BitShuffle Automated Testing Strategy

BitShuffle is tested automatically by multiple CI systems (AppVeyor and TravisCI), executing a large battery of tests to ensure it is functioning correctly. These scripts are implemented in POSIX sh, and are stored int the scripts/ directory. A subset of these tests that are safe to run locally (do not modify the disk or require sudo) can be executed with the script scripts/pre_commit_check.sh. For convenience, only one version of python is tested locally. Contributors should not open PRs for code that does not pass this script.

Note that Windows support is tested via a PowerShell script, which is intended to run only on AppVeyor. It executes only a few very simple smoke tests that ensure the program can run successfully on Windows, but does not exhaustively test every feature.

Most of BitShuffle's tests are end-to-end/blackbox tests that aim to validate real-world use cases.
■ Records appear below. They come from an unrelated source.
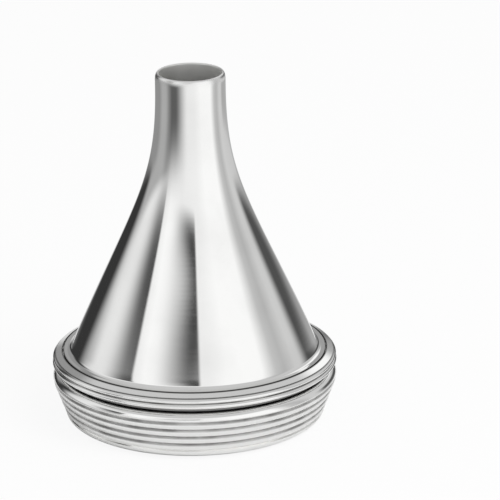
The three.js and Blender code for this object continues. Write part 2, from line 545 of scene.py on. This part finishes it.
class SPECULUM_OT_funnel_shell(bpy.types.Operator):
    """Turn the thin funnel with its ear tip, neck, flare, cone and brim"""

    bl_idname = "speculum.funnel_shell"
    bl_label = "Funnel shell"

    def execute(self, context):
        sizes = context.scene.speculum_funnel
        brim_radius = FUNNEL_HIGH.x
        brim_bottom = FUNNEL_LOW.z
        brim_top = brim_bottom + sizes.wall
        tip_top = FUNNEL_HIGH.z
        bend_reach = sizes.bend_radius * math.tan((QUARTER - sizes.foot_angle) / 2)

        def side(depth):
            """The cone, flare and neck, from the bend up, at a depth below the outer surface."""
            foot = Vector((sizes.foot_radius, brim_top))
            up_cone = Vector((-math.sin(sizes.foot_angle), math.cos(sizes.foot_angle)))
            neck = Vector((sizes.tip_radius, tip_top - sizes.neck_length))
            a = foot + up_cone * bend_reach
            b = foot + up_cone * sizes.cone_reach
            c = neck - Vector((0, sizes.neck_reach))
            places = []
            for i in range(FLARE_STEPS + 1):
                t = i / FLARE_STEPS
                u = 1 - t
                place = a * u ** 3 + b * (3 * u * u * t) + c * (3 * u * t * t) + neck * t ** 3
                along = ((b - a) * u * u + (c - b) * (2 * u * t) + (neck - c) * t * t).normalized()
                places.append(tuple(place - Vector((along.y, -along.x)) * depth))
            return places

        def bend(depth):
            """The bend between cone and brim, from the brim up, at a depth below the surface."""
            radius = sizes.bend_radius + depth
            centre = (sizes.foot_radius + bend_reach, brim_top + sizes.bend_radius)
            return arc(centre, radius, radius, -QUARTER, -math.pi + sizes.foot_angle, BEND_STEPS)

        inner = sizes.tip_edge_inner
        edge_radius = sizes.tip_radius - sizes.wall + inner
        brim_edge = (brim_radius - sizes.brim_round, brim_top - sizes.brim_round)
        outer_edge = (edge_radius, tip_top - sizes.tip_edge_length)
        outer_width = sizes.tip_radius - edge_radius
        inner_edge = (edge_radius, tip_top - inner)
        outline = [(brim_radius, brim_bottom)]
        outline += arc(brim_edge, sizes.brim_round, sizes.brim_round, 0, QUARTER, SMALL_EDGE_STEPS)
        outline += bend(0) + side(0)[1:]
        outline += arc(outer_edge, outer_width, sizes.tip_edge_length, 0, QUARTER, TIP_EDGE_STEPS)
        outline += arc(inner_edge, inner, inner, QUARTER, math.pi, SMALL_EDGE_STEPS)[1:]
        outline += list(reversed(bend(sizes.wall) + side(sizes.wall)[1:]))
        piece = turn("funnel", outline)
        colours = context.scene.speculum_finish
        # The joint at the brim gets painted shade with dried polish; the ear tip's edge only gets wear
        # in its roughness
        tip_edge = (edge_radius, tip_top, 1.1 * MM, 1.0)
        outside = polished_nickel_plate(colours, [brim_joint()], [tip_edge])
        finish_piece(piece, "funnel_shell", "polished_nickel", outside, satin_nickel_plate(colours))

        # The faces that look towards the axis get the satin finish
        facing_limit = -0.2
        bpy.ops.object.mode_set(mode="EDIT")
        bpy.ops.mesh.select_all(action="DESELECT")
        bpy.ops.object.mode_set(mode="OBJECT")
        for face in piece.data.polygons:
            outwards = Vector((face.center.x, face.center.y, 0)).normalized()
            face.select = face.normal.dot(outwards) < facing_limit
        bpy.ops.object.mode_set(mode="EDIT")
        piece.active_material_index = 1
        bpy.ops.object.material_slot_assign()
        bpy.ops.object.mode_set(mode="OBJECT")
        return {"FINISHED"}


def ribs(count, pitch, depth, low, crest):
    """Half-round ribs going up from a height, with sharp grooves between them."""
    places = []
    for i in range(count * RIB_STEPS):
        height = low + pitch * i / RIB_STEPS
        wave = math.sin(math.pi * (i % RIB_STEPS) / RIB_STEPS)
        places.append((crest(height) - depth * (1 - wave), height))
    return places


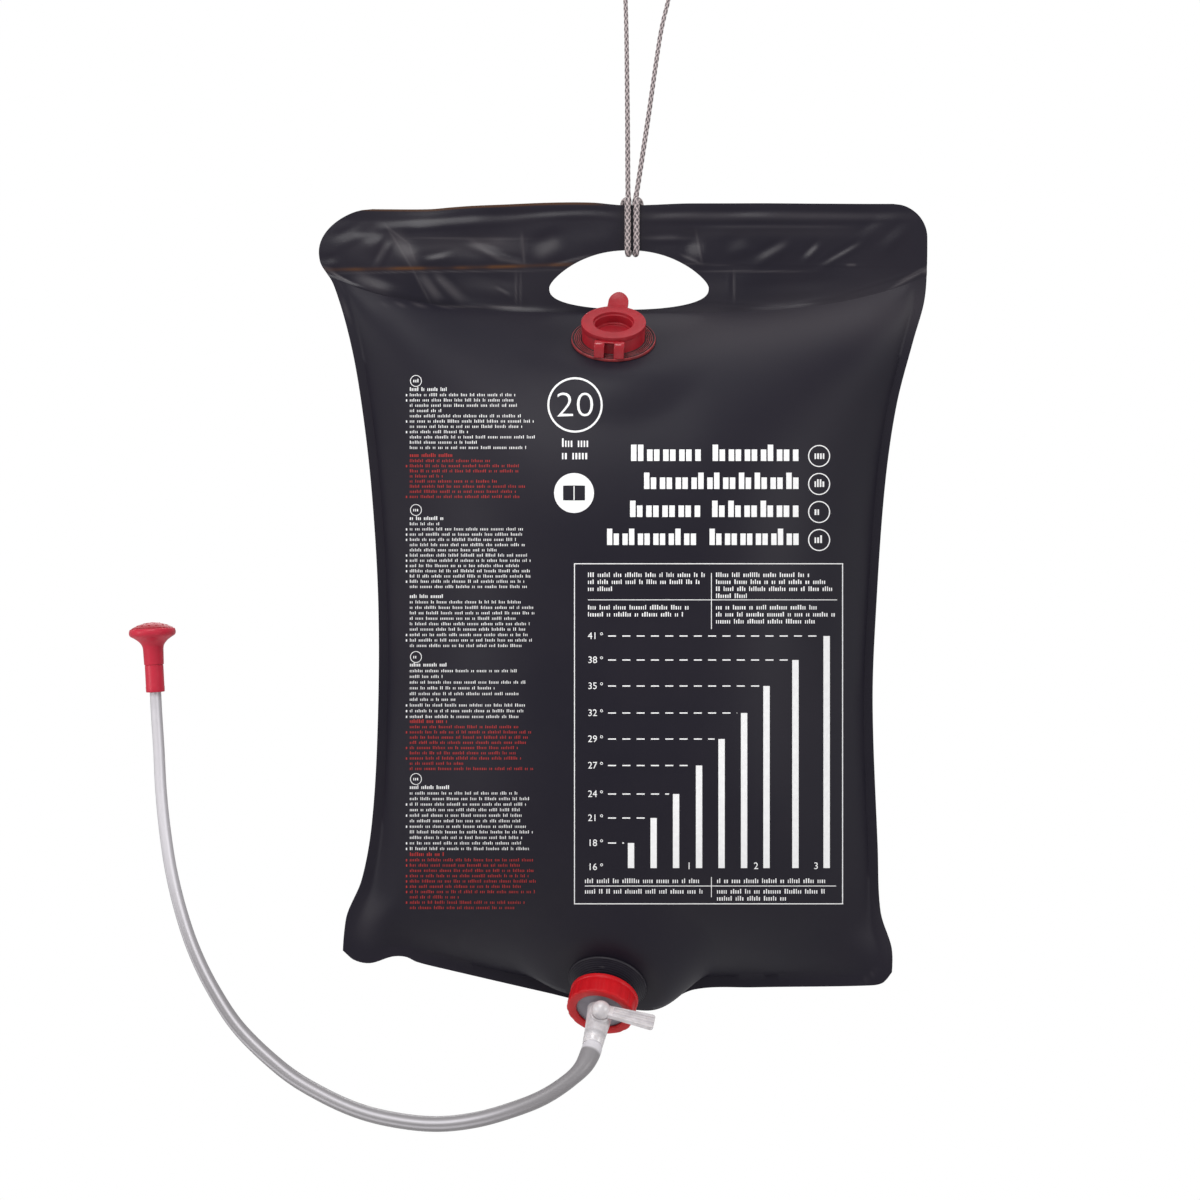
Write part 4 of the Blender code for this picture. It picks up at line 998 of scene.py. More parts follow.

At this time, BitShuffle is too small and monolithic for actual unit tests to be of value. In the future, a stable public API will be defined, at which time comprehensive unit tests will need to be written to avoid regressions (see #39, #5).

In addition to automated functionality tests, we also adhere strictly to PEP8, which is enforced by pycodestyle.

Version Number Conventions

BitShuffle loosely follows Semantic Versioning. The following suffixes are used:

  • No suffix - implies this is a stable release.
  • -git - this version is from the BitShuffle git repository, and probably has not been tested.
  • -RCX - the is the Xth release candidate for the relevant version.